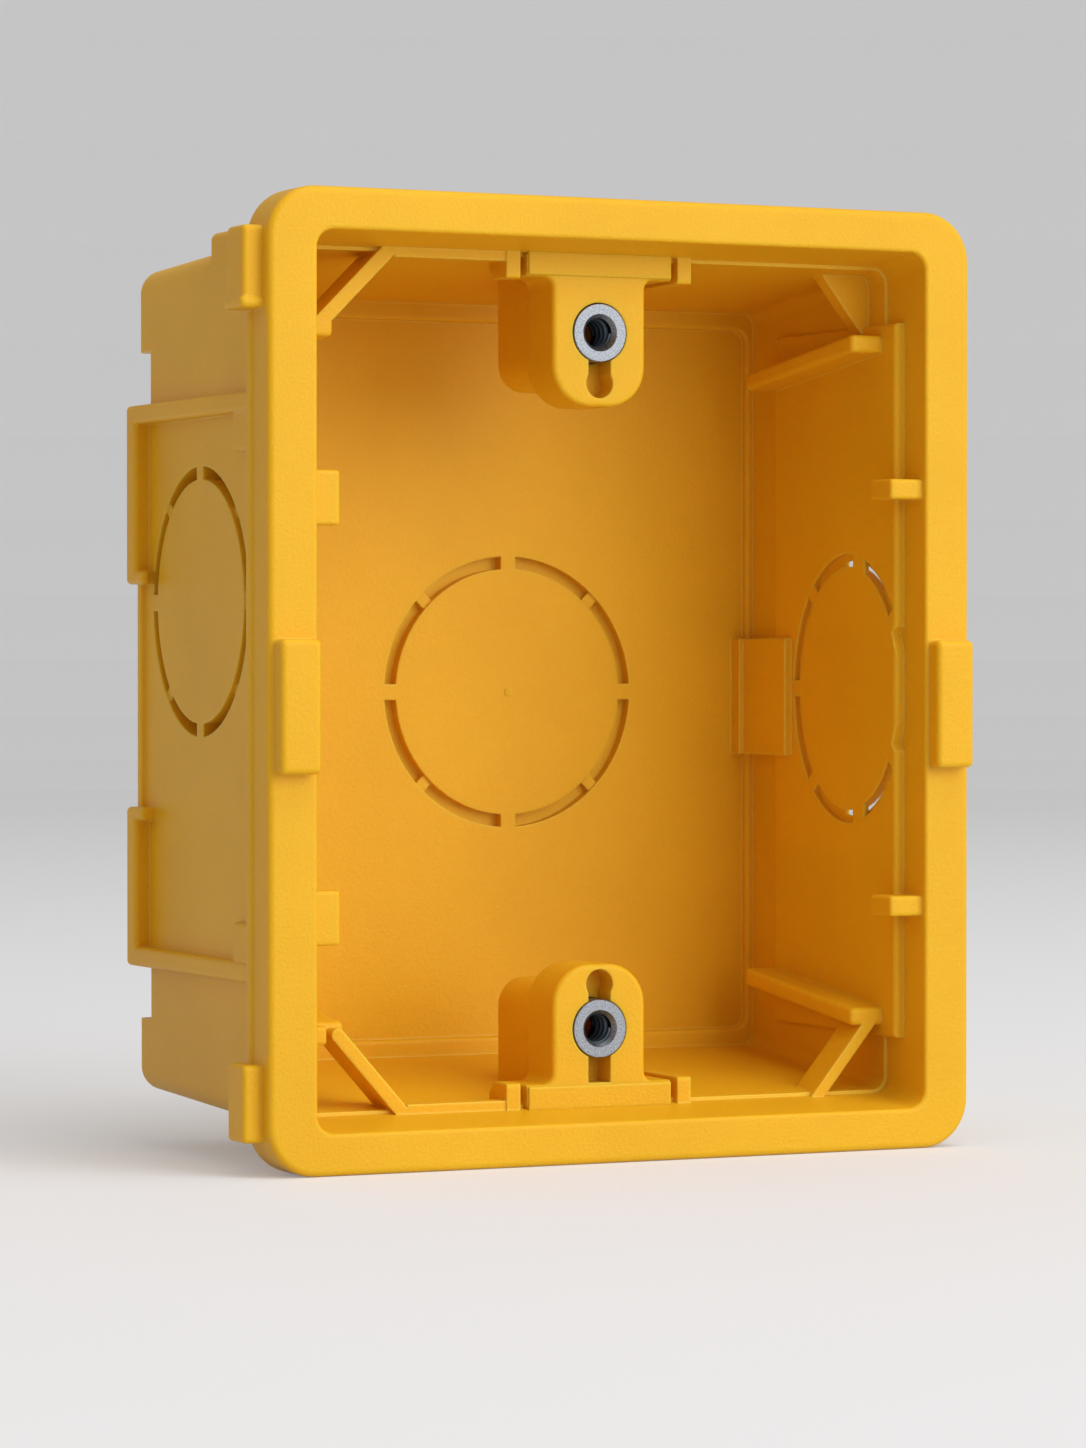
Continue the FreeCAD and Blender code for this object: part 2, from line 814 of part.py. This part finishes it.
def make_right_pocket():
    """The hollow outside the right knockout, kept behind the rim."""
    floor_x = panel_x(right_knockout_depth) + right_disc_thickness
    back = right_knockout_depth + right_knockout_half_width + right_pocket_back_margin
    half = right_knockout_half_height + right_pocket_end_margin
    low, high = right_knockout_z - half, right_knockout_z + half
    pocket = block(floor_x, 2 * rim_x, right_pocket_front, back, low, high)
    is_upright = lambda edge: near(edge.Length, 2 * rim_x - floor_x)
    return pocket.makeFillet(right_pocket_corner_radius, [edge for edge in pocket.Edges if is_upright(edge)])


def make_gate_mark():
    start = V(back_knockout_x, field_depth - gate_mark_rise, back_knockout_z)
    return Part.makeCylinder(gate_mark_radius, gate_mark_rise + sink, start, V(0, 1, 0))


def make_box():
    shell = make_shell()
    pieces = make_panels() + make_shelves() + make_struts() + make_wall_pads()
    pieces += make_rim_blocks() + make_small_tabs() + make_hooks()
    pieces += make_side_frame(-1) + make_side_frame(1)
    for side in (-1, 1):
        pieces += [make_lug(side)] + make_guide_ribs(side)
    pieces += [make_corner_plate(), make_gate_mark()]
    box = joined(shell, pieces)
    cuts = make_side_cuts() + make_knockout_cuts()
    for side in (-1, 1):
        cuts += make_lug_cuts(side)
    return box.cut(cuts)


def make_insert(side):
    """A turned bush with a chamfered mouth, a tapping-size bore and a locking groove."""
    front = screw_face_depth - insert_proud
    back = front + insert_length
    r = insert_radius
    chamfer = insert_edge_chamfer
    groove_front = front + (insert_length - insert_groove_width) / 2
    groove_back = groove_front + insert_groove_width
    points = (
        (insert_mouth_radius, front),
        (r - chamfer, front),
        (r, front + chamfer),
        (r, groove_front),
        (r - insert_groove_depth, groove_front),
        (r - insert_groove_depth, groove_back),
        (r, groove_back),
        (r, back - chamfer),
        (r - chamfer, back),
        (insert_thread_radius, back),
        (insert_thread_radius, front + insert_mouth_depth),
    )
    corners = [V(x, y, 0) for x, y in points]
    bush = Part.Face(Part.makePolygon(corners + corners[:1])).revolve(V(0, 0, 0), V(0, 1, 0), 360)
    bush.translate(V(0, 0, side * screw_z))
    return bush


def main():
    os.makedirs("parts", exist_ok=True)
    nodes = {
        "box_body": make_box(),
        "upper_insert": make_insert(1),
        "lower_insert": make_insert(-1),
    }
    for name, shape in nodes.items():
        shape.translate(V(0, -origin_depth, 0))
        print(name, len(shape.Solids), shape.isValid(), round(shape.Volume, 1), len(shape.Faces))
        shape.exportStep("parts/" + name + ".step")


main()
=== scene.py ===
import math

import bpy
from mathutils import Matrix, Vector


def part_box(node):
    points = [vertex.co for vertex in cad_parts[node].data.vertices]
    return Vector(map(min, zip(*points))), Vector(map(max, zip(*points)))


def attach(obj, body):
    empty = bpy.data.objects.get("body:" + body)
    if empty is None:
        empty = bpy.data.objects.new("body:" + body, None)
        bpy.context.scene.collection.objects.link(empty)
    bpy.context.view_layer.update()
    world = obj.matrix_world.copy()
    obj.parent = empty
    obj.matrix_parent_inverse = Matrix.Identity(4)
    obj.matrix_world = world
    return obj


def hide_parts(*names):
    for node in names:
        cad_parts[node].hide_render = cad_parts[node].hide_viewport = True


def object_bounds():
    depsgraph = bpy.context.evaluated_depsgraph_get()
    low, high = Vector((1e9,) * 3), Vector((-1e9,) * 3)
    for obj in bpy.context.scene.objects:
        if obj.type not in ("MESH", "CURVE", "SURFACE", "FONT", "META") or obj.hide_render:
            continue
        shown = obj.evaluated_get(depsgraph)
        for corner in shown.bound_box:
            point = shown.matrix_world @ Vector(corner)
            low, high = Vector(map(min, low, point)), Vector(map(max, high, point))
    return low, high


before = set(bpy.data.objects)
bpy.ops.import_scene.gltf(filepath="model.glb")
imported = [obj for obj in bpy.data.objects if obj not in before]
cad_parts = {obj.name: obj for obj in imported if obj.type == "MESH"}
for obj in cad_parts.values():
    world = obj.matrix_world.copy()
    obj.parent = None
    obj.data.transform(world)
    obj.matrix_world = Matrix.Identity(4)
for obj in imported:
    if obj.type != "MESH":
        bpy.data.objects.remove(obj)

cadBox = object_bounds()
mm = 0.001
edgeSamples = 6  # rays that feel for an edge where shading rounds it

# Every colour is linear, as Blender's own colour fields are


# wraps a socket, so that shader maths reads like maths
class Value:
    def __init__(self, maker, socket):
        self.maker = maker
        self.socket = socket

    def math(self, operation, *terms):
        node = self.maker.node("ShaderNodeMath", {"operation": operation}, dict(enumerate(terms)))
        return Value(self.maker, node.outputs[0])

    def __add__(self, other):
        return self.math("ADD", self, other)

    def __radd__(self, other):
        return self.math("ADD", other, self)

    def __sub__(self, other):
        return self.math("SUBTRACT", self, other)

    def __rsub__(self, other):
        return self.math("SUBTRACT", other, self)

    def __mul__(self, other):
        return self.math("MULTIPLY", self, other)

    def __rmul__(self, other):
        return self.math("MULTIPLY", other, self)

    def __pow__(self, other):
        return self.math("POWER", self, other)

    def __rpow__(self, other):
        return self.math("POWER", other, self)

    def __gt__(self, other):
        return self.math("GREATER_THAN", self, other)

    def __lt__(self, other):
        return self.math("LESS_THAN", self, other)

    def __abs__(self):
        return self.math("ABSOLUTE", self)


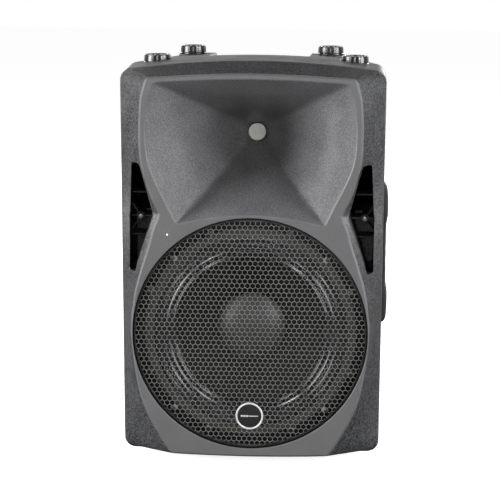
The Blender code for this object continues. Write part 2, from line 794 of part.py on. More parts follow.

————

In the listing above, locate the line with "corners = [V(x, y, 0) for x, y in points]" and the line with "shown = obj.evaluated_get(depsgraph)", then extract exactly those lines and every line between them, and nothing more.

    corners = [V(x, y, 0) for x, y in points]
    bush = Part.Face(Part.makePolygon(corners + corners[:1])).revolve(V(0, 0, 0), V(0, 1, 0), 360)
    bush.translate(V(0, 0, side * screw_z))
    return bush


def main():
    os.makedirs("parts", exist_ok=True)
    nodes = {
        "box_body": make_box(),
        "upper_insert": make_insert(1),
        "lower_insert": make_insert(-1),
    }
    for name, shape in nodes.items():
        shape.translate(V(0, -origin_depth, 0))
        print(name, len(shape.Solids), shape.isValid(), round(shape.Volume, 1), len(shape.Faces))
        shape.exportStep("parts/" + name + ".step")


main()
=== scene.py ===
import math

import bpy
from mathutils import Matrix, Vector


def part_box(node):
    points = [vertex.co for vertex in cad_parts[node].data.vertices]
    return Vector(map(min, zip(*points))), Vector(map(max, zip(*points)))


def attach(obj, body):
    empty = bpy.data.objects.get("body:" + body)
    if empty is None:
        empty = bpy.data.objects.new("body:" + body, None)
        bpy.context.scene.collection.objects.link(empty)
    bpy.context.view_layer.update()
    world = obj.matrix_world.copy()
    obj.parent = empty
    obj.matrix_parent_inverse = Matrix.Identity(4)
    obj.matrix_world = world
    return obj


def hide_parts(*names):
    for node in names:
        cad_parts[node].hide_render = cad_parts[node].hide_viewport = True


def object_bounds():
    depsgraph = bpy.context.evaluated_depsgraph_get()
    low, high = Vector((1e9,) * 3), Vector((-1e9,) * 3)
    for obj in bpy.context.scene.objects:
        if obj.type not in ("MESH", "CURVE", "SURFACE", "FONT", "META") or obj.hide_render:
            continue
        shown = obj.evaluated_get(depsgraph)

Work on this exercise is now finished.